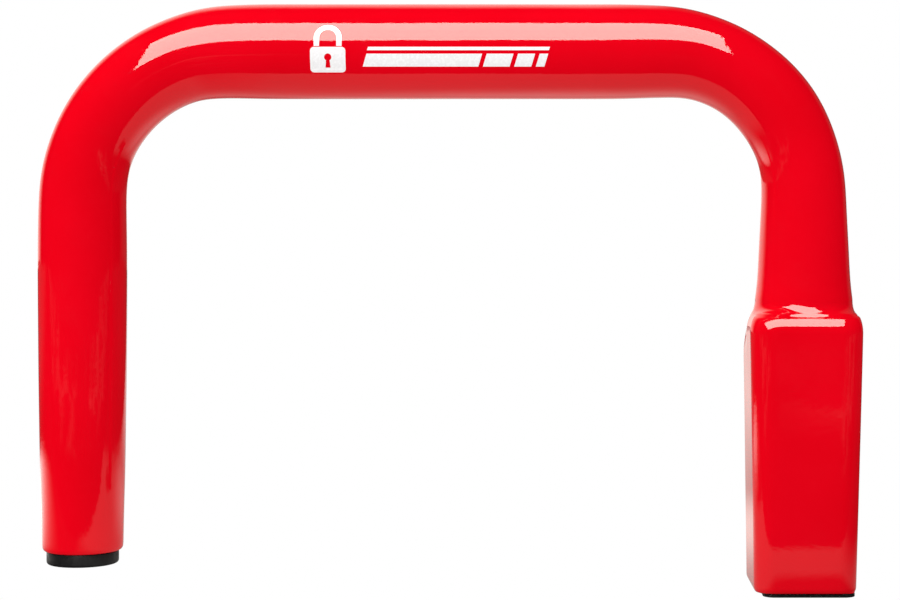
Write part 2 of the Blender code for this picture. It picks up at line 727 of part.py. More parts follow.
def build_core(parts, cutters, materials):
    """The turning core with its keyway, its wafers, the cam and the cam screw."""
    x = RIGHT_X + CYLINDER_X
    z = CYLINDER_Z
    axis_origin = (x, 0.0, z)
    face = SHELL_FACE_Y - 0.0004
    seat = SHELL_FACE_Y - 0.0019 + GAP
    inner = SHELL_INNER_Y - GAP
    profile = (
        (0.0, face),
        (CORE_HEAD_RADIUS - 0.0003, face),
        (CORE_HEAD_RADIUS, face - 0.0003),
        (CORE_HEAD_RADIUS, seat),
        (CORE_RADIUS, seat),
        (CORE_RADIUS, inner),
        (0.0, inner),
    )
    core = along_y(turned(profile, closed=False), x, z)
    as_part(core, "cylinder_core", materials["core"], parts)
    keyway = box((x - KEYWAY_HALF_WIDTH, 0.0012, z - KEYWAY_HALF_HEIGHT),
                 (x + KEYWAY_HALF_WIDTH, face + 0.001, z + KEYWAY_HALF_HEIGHT))
    cut(core, keyway, cutters)
    for i in range(WAFER_COUNT):
        y = WAFER_FIRST_Y - i * WAFER_PITCH
        half = WAFER_THICKNESS / 2
        slot = box((x - WAFER_HALF_WIDTH - GAP, y - half - GAP, z - 0.006),
                   (x + WAFER_HALF_WIDTH + GAP, y + half + GAP, z + 0.006))
        cut(core, slot, cutters)
        wafer = box((x - WAFER_HALF_WIDTH, y - half, z - WAFER_HALF_HEIGHT),
                    (x + WAFER_HALF_WIDTH, y + half, z + WAFER_HALF_HEIGHT))
        as_part(wafer, "wafer_%d" % (i + 1), materials["core"], parts)
        window = box((x - KEYWAY_HALF_WIDTH - GAP, y - 0.002, z - 0.0024),
                     (x + KEYWAY_HALF_WIDTH + GAP, y + 0.002, z + 0.0024))
        cut(wafer, window, cutters)
        set_origin(wafer, axis_origin)

    cam_top = inner - GAP
    cam_bottom = cam_top - CAM_THICKNESS
    cam = rod((x, cam_bottom, z), (x, cam_top, z), CAM_RADIUS)
    as_part(cam, "lock_cam", materials["cam"], parts)
    pin_x = x + CAM_PIN_ORBIT * math.sin(CAM_REST_ANGLE)
    pin_z = z - CAM_PIN_ORBIT * math.cos(CAM_REST_ANGLE)
    join(cam, rod((pin_x, cam_bottom - CAM_PIN_LENGTH, pin_z), (pin_x, cam_bottom + 0.001, pin_z),
                  CAM_PIN_RADIUS, 16), cutters)
    cut(cam, rod((x, -0.02, z), (x, 0.0, z), 0.0013 + GAP, 16), cutters)
    cut(cam, rod((x, -0.02, z), (x, cam_bottom + 0.0018, z), 0.0022 + GAP, 16), cutters)
    set_origin(cam, axis_origin)

    screw_face = cam_bottom + 0.0001
    screw_seat = cam_bottom + 0.0018 - GAP
    screw_end = inner + 0.0038
    cut(core, rod((x, -0.02, z), (x, screw_end + GAP, z), 0.0013 + GAP, 16), cutters)
    profile = ((0.0, screw_end), (0.0013, screw_end), (0.0013, screw_seat), (0.0022, screw_seat),
               (0.0022, screw_face), (0.0, screw_face))
    screw = along_y(turned(profile, closed=False, steps=16), x, z)
    as_part(screw, "cam_screw", materials["screw"], parts)


def build_bolt(parts, cutters, material):
    """The bolt that the cam drives sideways into the bar's notches."""
    tip = RIGHT_X + BOLT_TIP
    root = tip + BOLT_TOOTH_LENGTH
    back = RIGHT_X + BOLT_BACK
    outline = [(root, BOLT_BOTTOM_Z), (back, BOLT_BOTTOM_Z), (back, BOLT_TOP_Z), (root, BOLT_TOP_Z)]
    for i in (1, 0):
        z = FIRST_NOTCH_Z + i * TOOTH_PITCH
        outline += [
            (root, z + BOLT_TOOTH_HALF),
            (tip, z + BOLT_TOOTH_HALF),
            (tip, z - BOLT_TOOTH_HALF),
            (root, z - BOLT_TOOTH_HALF),
        ]
    bolt = as_part(slab(outline, BOLT_FRONT_Y, BOLT_BACK_Y, 'XZ'), "lock_bolt", material, parts)
    pin_x = RIGHT_X + CYLINDER_X + CAM_PIN_ORBIT * math.sin(CAM_REST_ANGLE)
    pin_low = CYLINDER_Z - CAM_PIN_ORBIT - CAM_PIN_RADIUS - GAP
    fork = [
        (pin_x - FORK_HALF, BOLT_TOP_Z - 0.001),
        (pin_x + FORK_HALF - 0.00002, BOLT_TOP_Z - 0.001),
        (pin_x + FORK_HALF - 0.00002, FORK_TOP_Z),
        (pin_x + FORK_SLOT_HALF, FORK_TOP_Z),
        (pin_x + FORK_SLOT_HALF, pin_low),
        (pin_x - FORK_SLOT_HALF, pin_low),
        (pin_x - FORK_SLOT_HALF, FORK_TOP_Z),
        (pin_x - FORK_HALF, FORK_TOP_Z),
    ]
    join(bolt, slab(fork, BOLT_FRONT_Y, FORK_BACK_Y - GAP, 'XZ'), cutters)


def make_materials():
    """One material for each finish."""
    return {
        "vinyl": principled("red_vinyl", (0.78, 0.004, 0.012), 0.12, 0.0),
        "plastic": principled("black_plastic", (0.012, 0.012, 0.013), 0.42, 0.0),
        "foot": principled("black_oxide", (0.02, 0.02, 0.022), 0.38, 0.8),
        "tube": principled("tube_steel", (0.38, 0.38, 0.40), 0.40, 1.0),
        "weld": principled("weld_metal", (0.32, 0.31, 0.30), 0.55, 1.0),
        "bar": principled("hard_steel", (0.45, 0.45, 0.46), 0.28, 1.0),
        "screw": principled("black_screw", (0.03, 0.03, 0.03), 0.35, 0.9),
        "pad": principled("pad_rubber", (0.02, 0.02, 0.02), 0.75, 0.0),
        "block": principled("cast_zinc", (0.50, 0.50, 0.51), 0.45, 1.0),
        "nylon": principled("white_nylon", (0.75, 0.74, 0.70), 0.50, 0.0),
        "spring": principled("spring_steel", (0.50, 0.50, 0.52), 0.30, 1.0),
        "pin": principled("pin_steel", (0.42, 0.42, 0.43), 0.32, 1.0),
        "shell": principled("nickel_plate", (0.66, 0.64, 0.60), 0.20, 1.0),
        "core": principled("brass", (0.72, 0.52, 0.22), 0.25, 1.0),
        "cam": principled("plated_steel", (0.55, 0.53, 0.48), 0.35, 1.0),
    }


def main():
    """Build the whole lock."""
    clear_scene()
    parts = new_collection("steering_wheel_lock")
    cutters = new_collection("cutters")
    materials = make_materials()
    build_bow_tube(parts, cutters, materials["tube"])
    build_case(parts, cutters, materials["tube"], materials["weld"])
    build_coat(parts, cutters, materials["vinyl"])
    build_end_plug(parts, materials["plastic"])
    build_jaw(parts, cutters, materials)
    build_block(parts, cutters, materials["block"])
    build_small_fixed(parts, cutters, materials)
    build_shell(parts, cutters, materials)
    build_core(parts, cutters, materials)
    build_bolt(parts, cutters, materials["bar"])


main()
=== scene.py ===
"""Looks for the steering wheel lock: a dip-coated steel bow with a sliding jaw in one leg.

Lengths are in metres, in the frame of the CAD: the bow stands in the XZ plane, its front faces -Y, and the
jaw's sole is at Z = 0.
"""
import math

import bmesh
import bpy
from mathutils import Matrix, Vector


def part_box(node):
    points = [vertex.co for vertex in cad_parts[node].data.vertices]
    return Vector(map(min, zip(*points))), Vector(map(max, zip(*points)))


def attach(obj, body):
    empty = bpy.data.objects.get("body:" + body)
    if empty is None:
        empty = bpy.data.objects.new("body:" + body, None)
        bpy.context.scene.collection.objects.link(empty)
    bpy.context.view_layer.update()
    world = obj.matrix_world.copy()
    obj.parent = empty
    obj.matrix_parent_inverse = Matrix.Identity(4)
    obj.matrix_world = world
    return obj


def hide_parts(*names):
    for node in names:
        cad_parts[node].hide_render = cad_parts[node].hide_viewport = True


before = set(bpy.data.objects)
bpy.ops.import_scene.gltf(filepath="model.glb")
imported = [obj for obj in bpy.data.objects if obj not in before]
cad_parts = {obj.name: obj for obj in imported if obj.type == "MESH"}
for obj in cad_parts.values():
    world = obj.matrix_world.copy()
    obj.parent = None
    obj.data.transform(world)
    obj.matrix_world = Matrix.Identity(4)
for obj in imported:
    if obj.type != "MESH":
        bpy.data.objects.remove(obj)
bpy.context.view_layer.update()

MM = 0.001
QUARTER = math.radians(90.0)
WELD_DISTANCE = 1e-7

# the bow's centreline, as in the CAD
LEFT_X = -0.1305
RIGHT_X = 0.1281
CROSSBAR_Z = 0.1928
BEND_RADIUS = 0.0508
BEND_Z = CROSSBAR_Z - BEND_RADIUS

# the room inside the coat, as in the CAD
TUBE_ROOM = 0.0130
CASE_ROOM_X = 0.016175
CASE_ROOM_Y = 0.01935
CASE_ROOM_CORNER = 0.0038
CASE_ROOM_TOP = 0.0956
WELD_ROOM_RADIUS = 0.0160
WELD_ROOM_TOP = 0.0994
WELD_ROOM_STEP = 0.0001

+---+

### Stated task
Produce an exact copy of the lines from the one containing "build_small_fixed(parts, cutters, materials)" through the last line, and of nothing else.

### Exercise result
    build_small_fixed(parts, cutters, materials)
    build_shell(parts, cutters, materials)
    build_core(parts, cutters, materials)
    build_bolt(parts, cutters, materials["bar"])


main()
=== scene.py ===
"""Looks for the steering wheel lock: a dip-coated steel bow with a sliding jaw in one leg.

Lengths are in metres, in the frame of the CAD: the bow stands in the XZ plane, its front faces -Y, and the
jaw's sole is at Z = 0.
"""
import math

import bmesh
import bpy
from mathutils import Matrix, Vector


def part_box(node):
    points = [vertex.co for vertex in cad_parts[node].data.vertices]
    return Vector(map(min, zip(*points))), Vector(map(max, zip(*points)))


def attach(obj, body):
    empty = bpy.data.objects.get("body:" + body)
    if empty is None:
        empty = bpy.data.objects.new("body:" + body, None)
        bpy.context.scene.collection.objects.link(empty)
    bpy.context.view_layer.update()
    world = obj.matrix_world.copy()
    obj.parent = empty
    obj.matrix_parent_inverse = Matrix.Identity(4)
    obj.matrix_world = world
    return obj


def hide_parts(*names):
    for node in names:
        cad_parts[node].hide_render = cad_parts[node].hide_viewport = True


before = set(bpy.data.objects)
bpy.ops.import_scene.gltf(filepath="model.glb")
imported = [obj for obj in bpy.data.objects if obj not in before]
cad_parts = {obj.name: obj for obj in imported if obj.type == "MESH"}
for obj in cad_parts.values():
    world = obj.matrix_world.copy()
    obj.parent = None
    obj.data.transform(world)
    obj.matrix_world = Matrix.Identity(4)
for obj in imported:
    if obj.type != "MESH":
        bpy.data.objects.remove(obj)
bpy.context.view_layer.update()

MM = 0.001
QUARTER = math.radians(90.0)
WELD_DISTANCE = 1e-7

# the bow's centreline, as in the CAD
LEFT_X = -0.1305
RIGHT_X = 0.1281
CROSSBAR_Z = 0.1928
BEND_RADIUS = 0.0508
BEND_Z = CROSSBAR_Z - BEND_RADIUS

# the room inside the coat, as in the CAD
TUBE_ROOM = 0.0130
CASE_ROOM_X = 0.016175
CASE_ROOM_Y = 0.01935
CASE_ROOM_CORNER = 0.0038
CASE_ROOM_TOP = 0.0956
WELD_ROOM_RADIUS = 0.0160
WELD_ROOM_TOP = 0.0994
WELD_ROOM_STEP = 0.0001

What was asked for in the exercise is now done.